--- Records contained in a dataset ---
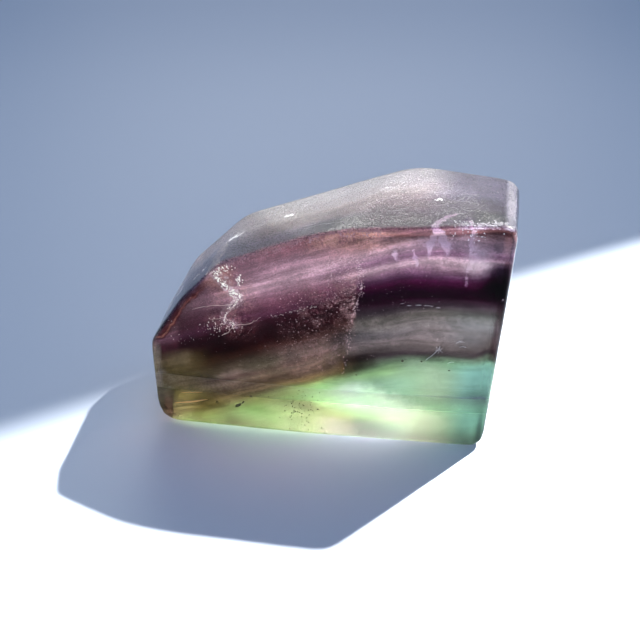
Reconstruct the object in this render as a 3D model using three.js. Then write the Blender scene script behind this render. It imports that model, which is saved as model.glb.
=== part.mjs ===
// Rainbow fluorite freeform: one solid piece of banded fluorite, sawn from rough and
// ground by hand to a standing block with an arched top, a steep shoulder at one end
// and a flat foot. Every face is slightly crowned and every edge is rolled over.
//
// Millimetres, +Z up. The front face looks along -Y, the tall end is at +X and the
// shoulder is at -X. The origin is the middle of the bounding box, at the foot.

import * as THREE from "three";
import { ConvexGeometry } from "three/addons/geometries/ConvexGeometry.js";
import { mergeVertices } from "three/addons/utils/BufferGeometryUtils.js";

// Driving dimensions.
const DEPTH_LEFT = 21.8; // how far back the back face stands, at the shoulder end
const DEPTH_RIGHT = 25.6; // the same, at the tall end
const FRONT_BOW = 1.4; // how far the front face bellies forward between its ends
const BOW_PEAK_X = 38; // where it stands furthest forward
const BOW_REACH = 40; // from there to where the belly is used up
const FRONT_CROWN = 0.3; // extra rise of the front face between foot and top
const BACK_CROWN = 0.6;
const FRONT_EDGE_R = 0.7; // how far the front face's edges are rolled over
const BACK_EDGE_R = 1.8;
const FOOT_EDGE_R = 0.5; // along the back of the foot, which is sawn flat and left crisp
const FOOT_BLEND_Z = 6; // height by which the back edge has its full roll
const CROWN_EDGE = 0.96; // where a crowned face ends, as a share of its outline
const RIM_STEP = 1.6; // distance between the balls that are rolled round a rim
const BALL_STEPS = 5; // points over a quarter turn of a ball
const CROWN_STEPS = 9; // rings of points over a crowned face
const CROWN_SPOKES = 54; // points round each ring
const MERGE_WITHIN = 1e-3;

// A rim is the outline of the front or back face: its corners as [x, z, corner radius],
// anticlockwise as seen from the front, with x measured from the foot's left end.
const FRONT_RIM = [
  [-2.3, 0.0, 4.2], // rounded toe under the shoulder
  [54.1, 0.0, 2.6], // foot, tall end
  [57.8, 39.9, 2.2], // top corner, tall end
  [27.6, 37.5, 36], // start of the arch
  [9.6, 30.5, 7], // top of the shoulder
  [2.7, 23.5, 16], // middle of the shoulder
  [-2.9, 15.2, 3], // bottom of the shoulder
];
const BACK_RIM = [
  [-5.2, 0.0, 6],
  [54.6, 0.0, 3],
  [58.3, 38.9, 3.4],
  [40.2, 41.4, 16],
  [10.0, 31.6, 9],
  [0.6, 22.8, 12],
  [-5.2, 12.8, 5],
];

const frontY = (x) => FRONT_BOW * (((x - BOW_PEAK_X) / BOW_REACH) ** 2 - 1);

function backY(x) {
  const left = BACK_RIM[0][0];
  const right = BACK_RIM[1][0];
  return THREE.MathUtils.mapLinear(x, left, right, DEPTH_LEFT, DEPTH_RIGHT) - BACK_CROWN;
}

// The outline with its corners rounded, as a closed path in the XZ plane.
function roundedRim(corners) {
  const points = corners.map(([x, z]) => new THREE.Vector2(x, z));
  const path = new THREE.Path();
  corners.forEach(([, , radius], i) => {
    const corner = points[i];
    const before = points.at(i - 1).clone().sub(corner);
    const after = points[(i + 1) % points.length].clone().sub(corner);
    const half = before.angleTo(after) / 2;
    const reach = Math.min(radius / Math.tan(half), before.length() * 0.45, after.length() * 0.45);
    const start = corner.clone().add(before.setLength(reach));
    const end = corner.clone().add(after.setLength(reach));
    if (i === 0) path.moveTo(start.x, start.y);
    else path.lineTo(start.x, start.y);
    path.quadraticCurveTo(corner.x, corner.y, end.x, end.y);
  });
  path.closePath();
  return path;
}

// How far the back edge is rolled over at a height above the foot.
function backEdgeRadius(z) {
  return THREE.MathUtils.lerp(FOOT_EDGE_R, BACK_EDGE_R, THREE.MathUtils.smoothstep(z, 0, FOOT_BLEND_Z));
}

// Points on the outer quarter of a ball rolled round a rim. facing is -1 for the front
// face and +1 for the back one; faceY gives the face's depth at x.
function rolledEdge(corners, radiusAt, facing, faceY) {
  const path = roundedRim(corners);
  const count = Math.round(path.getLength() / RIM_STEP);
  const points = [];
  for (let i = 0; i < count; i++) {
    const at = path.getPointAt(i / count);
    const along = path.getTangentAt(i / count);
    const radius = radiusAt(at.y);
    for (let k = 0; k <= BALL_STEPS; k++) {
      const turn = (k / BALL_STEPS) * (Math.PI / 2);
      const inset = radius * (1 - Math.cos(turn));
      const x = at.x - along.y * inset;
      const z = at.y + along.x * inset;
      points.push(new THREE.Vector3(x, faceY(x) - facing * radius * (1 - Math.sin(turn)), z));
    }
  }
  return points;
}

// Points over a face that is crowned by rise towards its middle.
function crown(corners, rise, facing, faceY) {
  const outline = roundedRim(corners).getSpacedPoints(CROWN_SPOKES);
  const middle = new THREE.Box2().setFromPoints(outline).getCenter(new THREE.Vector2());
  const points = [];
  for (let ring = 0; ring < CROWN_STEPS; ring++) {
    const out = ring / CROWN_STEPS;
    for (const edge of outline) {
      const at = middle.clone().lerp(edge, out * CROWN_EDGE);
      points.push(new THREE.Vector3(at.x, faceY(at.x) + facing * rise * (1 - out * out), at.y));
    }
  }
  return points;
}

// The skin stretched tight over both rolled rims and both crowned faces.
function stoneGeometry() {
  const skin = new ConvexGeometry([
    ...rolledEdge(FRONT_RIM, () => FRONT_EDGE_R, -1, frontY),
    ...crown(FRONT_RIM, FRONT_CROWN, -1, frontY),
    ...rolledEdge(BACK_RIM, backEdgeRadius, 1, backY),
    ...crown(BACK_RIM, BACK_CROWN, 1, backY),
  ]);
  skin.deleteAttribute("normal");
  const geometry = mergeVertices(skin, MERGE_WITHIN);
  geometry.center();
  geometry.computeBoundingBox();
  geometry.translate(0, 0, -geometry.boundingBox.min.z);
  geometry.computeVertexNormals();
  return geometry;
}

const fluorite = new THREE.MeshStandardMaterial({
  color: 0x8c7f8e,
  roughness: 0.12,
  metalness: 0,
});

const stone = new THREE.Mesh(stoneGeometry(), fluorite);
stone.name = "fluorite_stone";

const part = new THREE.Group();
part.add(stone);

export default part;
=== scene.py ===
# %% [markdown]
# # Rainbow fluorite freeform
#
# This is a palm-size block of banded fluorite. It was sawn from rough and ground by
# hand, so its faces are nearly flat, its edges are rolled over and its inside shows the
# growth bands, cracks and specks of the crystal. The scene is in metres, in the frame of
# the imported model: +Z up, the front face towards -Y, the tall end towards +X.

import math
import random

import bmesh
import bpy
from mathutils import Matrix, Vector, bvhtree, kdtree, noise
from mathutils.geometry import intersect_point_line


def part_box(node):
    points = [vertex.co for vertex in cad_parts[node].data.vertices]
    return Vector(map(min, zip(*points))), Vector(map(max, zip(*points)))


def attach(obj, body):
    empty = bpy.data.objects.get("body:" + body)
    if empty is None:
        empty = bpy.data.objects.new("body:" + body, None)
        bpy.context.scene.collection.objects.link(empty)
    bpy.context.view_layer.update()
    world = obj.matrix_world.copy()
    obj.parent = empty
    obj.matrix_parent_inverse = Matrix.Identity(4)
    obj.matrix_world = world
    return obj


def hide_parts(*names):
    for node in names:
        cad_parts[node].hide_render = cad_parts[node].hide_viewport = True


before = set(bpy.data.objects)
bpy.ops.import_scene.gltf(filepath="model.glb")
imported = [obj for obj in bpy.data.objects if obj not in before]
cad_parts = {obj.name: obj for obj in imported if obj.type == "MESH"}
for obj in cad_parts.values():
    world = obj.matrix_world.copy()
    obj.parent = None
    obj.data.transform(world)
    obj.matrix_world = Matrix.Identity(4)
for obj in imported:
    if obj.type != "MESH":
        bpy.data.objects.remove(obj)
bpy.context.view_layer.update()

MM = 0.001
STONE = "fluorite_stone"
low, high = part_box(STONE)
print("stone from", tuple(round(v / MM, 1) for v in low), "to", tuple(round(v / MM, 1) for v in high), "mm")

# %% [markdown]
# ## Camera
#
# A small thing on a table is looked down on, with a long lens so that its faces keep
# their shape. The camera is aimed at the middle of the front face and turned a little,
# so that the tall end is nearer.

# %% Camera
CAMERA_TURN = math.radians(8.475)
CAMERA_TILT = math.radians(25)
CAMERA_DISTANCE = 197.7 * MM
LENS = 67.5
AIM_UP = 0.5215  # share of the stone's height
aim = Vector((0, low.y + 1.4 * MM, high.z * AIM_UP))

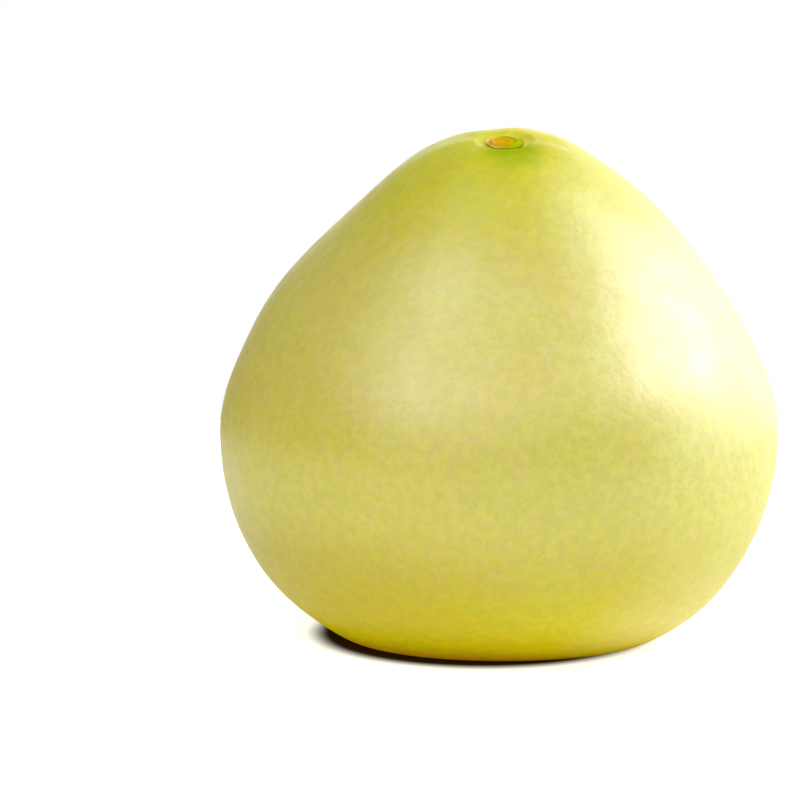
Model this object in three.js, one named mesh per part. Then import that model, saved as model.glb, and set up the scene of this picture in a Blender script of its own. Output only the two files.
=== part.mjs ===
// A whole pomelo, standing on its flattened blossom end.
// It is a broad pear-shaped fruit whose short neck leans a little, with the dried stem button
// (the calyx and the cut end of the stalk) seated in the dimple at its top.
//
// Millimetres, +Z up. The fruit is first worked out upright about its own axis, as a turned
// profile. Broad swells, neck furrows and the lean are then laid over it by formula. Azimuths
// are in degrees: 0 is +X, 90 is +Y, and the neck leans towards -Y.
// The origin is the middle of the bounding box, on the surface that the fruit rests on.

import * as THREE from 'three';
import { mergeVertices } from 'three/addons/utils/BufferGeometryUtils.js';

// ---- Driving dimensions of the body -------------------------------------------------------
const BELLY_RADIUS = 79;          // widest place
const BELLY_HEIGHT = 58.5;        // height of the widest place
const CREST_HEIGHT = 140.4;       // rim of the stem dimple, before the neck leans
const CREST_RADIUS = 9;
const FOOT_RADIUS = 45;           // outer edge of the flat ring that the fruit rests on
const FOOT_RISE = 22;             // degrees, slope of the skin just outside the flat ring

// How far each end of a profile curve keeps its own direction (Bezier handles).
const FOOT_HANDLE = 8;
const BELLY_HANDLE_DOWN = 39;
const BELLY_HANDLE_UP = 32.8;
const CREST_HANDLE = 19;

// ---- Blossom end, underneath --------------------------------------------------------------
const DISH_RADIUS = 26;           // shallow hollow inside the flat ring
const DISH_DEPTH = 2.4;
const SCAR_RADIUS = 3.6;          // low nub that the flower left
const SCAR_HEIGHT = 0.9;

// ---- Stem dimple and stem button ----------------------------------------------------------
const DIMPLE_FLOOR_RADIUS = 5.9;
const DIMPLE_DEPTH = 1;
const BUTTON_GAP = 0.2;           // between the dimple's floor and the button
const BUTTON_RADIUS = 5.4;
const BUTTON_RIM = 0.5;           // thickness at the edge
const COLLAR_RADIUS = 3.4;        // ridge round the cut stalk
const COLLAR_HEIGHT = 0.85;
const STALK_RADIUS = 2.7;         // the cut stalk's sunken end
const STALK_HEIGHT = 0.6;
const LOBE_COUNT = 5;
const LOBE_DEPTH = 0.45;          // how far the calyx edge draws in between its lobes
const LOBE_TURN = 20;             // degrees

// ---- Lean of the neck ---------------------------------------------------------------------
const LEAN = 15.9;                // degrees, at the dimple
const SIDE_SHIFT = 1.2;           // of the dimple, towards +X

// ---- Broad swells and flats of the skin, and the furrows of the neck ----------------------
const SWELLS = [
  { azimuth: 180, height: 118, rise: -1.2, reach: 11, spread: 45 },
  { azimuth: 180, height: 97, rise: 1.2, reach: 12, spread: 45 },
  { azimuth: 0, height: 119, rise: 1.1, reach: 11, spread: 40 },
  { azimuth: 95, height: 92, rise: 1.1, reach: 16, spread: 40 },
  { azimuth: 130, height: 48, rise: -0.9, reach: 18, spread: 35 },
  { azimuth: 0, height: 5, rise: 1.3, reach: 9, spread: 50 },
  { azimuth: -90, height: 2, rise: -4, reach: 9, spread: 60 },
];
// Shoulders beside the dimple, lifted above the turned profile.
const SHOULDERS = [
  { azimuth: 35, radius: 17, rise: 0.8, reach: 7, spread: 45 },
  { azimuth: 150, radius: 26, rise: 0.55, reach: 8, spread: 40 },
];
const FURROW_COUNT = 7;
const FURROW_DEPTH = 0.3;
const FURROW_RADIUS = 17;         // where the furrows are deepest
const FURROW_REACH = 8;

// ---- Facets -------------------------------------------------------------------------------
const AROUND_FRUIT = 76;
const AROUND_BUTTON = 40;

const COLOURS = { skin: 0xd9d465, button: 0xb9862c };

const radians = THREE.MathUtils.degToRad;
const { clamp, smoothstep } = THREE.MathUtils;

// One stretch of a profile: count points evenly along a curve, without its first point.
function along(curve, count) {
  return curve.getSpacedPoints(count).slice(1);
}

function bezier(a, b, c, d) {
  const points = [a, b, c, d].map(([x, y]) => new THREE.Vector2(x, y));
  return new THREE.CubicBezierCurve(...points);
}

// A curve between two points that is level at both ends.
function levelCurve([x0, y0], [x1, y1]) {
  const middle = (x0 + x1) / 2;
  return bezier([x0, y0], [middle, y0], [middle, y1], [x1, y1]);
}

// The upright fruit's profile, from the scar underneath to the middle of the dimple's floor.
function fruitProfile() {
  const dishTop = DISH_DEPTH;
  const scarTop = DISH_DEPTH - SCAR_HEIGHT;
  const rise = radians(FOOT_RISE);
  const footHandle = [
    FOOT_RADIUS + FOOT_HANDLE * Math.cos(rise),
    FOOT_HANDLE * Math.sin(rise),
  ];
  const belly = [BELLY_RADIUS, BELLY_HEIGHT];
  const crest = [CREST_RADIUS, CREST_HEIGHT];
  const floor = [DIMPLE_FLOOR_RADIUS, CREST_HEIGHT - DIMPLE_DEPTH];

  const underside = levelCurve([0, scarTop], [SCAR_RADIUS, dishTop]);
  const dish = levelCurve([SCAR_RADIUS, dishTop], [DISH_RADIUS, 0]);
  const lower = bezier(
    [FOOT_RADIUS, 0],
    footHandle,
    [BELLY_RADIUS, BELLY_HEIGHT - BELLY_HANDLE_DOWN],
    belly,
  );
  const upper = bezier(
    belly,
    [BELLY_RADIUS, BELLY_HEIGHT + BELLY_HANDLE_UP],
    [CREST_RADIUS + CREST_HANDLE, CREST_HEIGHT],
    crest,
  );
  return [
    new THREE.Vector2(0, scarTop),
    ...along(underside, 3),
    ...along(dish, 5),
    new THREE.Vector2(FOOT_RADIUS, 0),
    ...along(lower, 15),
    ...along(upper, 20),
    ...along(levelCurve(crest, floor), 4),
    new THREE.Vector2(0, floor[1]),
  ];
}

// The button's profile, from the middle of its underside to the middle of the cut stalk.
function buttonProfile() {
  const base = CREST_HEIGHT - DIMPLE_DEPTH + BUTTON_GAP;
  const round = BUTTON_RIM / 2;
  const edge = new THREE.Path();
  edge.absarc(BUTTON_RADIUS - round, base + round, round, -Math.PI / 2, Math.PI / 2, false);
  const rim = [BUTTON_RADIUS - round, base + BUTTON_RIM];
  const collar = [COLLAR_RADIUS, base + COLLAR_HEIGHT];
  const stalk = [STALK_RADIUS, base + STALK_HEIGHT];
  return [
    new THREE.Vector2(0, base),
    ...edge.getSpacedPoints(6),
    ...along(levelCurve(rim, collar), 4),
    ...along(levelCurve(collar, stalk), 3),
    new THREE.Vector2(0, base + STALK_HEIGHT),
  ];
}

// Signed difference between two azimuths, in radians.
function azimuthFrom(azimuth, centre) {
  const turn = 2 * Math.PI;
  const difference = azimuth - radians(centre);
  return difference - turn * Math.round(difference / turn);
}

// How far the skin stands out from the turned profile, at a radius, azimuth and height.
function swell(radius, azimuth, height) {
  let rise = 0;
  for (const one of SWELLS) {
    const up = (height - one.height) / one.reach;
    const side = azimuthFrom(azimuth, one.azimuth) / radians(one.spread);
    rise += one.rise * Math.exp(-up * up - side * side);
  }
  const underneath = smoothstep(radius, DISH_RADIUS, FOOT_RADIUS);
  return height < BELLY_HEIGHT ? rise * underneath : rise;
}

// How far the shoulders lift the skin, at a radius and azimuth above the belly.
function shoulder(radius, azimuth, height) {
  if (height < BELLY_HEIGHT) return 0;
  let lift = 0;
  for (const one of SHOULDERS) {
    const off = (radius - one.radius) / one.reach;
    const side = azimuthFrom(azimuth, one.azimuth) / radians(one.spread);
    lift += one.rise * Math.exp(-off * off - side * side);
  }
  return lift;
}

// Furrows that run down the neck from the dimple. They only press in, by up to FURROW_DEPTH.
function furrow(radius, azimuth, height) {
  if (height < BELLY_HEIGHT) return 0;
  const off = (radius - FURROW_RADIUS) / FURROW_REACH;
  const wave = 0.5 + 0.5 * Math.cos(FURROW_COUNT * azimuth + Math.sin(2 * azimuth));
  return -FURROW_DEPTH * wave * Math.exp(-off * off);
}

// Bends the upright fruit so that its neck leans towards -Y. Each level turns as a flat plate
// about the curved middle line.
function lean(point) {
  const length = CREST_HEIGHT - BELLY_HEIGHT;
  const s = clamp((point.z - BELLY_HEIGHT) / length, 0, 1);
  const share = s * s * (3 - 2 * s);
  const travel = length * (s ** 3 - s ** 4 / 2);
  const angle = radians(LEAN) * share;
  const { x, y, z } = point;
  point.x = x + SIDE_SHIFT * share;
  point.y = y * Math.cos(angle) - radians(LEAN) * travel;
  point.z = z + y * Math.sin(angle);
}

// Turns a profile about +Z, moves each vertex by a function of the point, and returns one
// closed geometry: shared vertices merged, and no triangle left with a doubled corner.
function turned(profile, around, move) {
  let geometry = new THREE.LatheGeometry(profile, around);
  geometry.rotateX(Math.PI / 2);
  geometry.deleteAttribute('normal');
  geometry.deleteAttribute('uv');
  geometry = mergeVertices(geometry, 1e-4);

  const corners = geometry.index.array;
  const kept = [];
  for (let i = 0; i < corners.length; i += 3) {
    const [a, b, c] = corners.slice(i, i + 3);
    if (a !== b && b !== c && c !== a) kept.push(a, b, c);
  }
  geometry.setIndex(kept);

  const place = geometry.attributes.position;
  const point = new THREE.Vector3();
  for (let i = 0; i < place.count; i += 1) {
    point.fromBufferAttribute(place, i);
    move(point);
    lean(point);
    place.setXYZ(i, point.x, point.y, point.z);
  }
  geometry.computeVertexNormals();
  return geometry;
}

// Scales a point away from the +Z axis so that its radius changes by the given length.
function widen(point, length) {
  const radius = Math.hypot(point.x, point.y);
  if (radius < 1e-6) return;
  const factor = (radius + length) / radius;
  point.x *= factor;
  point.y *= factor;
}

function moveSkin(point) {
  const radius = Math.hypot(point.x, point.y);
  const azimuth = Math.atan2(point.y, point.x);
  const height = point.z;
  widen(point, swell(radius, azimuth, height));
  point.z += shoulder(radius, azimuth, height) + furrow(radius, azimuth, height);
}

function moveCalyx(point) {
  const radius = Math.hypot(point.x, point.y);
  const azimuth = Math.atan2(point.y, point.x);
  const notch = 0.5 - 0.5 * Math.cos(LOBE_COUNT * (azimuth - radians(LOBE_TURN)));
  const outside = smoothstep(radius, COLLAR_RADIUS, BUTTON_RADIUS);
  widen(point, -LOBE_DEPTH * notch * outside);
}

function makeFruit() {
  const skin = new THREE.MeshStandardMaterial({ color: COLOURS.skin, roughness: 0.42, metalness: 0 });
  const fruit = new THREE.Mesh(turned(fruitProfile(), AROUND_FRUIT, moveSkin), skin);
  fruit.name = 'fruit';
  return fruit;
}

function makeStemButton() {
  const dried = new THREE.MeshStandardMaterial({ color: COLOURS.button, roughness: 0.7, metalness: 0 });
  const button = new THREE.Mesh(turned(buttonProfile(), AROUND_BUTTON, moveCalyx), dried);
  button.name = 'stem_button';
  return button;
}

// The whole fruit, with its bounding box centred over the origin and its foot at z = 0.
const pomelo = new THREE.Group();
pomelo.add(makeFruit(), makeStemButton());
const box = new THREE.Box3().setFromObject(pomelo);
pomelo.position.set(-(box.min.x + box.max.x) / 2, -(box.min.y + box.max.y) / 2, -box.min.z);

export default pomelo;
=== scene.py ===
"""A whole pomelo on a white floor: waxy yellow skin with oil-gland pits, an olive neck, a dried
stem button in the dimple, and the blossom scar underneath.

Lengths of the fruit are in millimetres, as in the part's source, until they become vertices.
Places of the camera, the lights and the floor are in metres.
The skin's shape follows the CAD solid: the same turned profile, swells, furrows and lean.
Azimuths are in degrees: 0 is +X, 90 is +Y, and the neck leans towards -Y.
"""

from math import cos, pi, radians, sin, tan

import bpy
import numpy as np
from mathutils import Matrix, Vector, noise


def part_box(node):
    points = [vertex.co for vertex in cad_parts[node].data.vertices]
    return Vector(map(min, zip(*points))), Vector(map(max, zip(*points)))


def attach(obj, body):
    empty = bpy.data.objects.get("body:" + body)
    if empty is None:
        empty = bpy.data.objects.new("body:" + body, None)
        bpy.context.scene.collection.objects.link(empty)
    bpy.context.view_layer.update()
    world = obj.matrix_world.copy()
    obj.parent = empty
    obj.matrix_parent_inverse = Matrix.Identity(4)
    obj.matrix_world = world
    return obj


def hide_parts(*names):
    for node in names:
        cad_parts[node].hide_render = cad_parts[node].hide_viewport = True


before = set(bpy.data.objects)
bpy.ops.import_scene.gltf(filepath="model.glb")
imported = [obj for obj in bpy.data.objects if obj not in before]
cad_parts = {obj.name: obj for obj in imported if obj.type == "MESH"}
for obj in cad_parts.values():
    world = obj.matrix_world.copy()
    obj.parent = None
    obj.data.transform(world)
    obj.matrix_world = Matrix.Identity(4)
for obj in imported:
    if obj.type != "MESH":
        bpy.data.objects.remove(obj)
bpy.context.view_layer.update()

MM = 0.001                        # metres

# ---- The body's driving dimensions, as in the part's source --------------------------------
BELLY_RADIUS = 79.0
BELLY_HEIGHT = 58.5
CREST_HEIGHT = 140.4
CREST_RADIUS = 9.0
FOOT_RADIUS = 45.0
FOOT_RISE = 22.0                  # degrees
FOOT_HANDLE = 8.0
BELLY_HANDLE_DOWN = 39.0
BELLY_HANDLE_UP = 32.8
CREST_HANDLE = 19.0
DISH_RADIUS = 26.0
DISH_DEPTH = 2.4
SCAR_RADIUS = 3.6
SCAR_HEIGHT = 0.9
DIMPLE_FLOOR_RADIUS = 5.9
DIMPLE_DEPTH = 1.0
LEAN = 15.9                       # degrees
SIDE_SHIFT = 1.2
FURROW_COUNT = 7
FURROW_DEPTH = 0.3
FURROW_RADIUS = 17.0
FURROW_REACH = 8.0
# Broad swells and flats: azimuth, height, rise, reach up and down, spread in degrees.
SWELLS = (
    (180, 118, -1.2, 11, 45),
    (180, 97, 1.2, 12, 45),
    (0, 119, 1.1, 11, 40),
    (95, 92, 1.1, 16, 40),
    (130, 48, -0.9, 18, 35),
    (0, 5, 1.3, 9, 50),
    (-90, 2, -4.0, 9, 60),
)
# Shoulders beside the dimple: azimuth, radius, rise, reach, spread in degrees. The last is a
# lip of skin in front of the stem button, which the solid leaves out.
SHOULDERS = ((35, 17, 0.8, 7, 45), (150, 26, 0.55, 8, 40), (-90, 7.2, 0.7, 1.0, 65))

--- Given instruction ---
Repeat word for word every line from the start of the entries to the line holding "at the foot.", inclusive, and nothing else.

--- Result ---
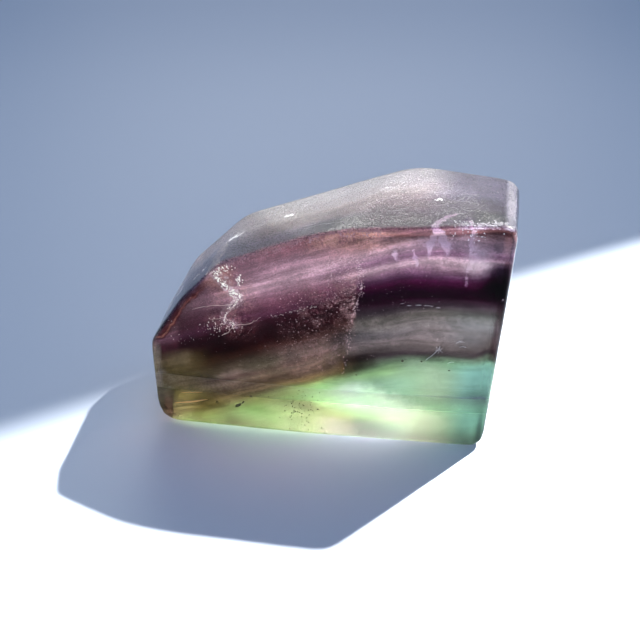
Reconstruct the object in this render as a 3D model using three.js. Then write the Blender scene script behind this render. It imports that model, which is saved as model.glb.
=== part.mjs ===
// Rainbow fluorite freeform: one solid piece of banded fluorite, sawn from rough and
// ground by hand to a standing block with an arched top, a steep shoulder at one end
// and a flat foot. Every face is slightly crowned and every edge is rolled over.
//
// Millimetres, +Z up. The front face looks along -Y, the tall end is at +X and the
// shoulder is at -X. The origin is the middle of the bounding box, at the foot.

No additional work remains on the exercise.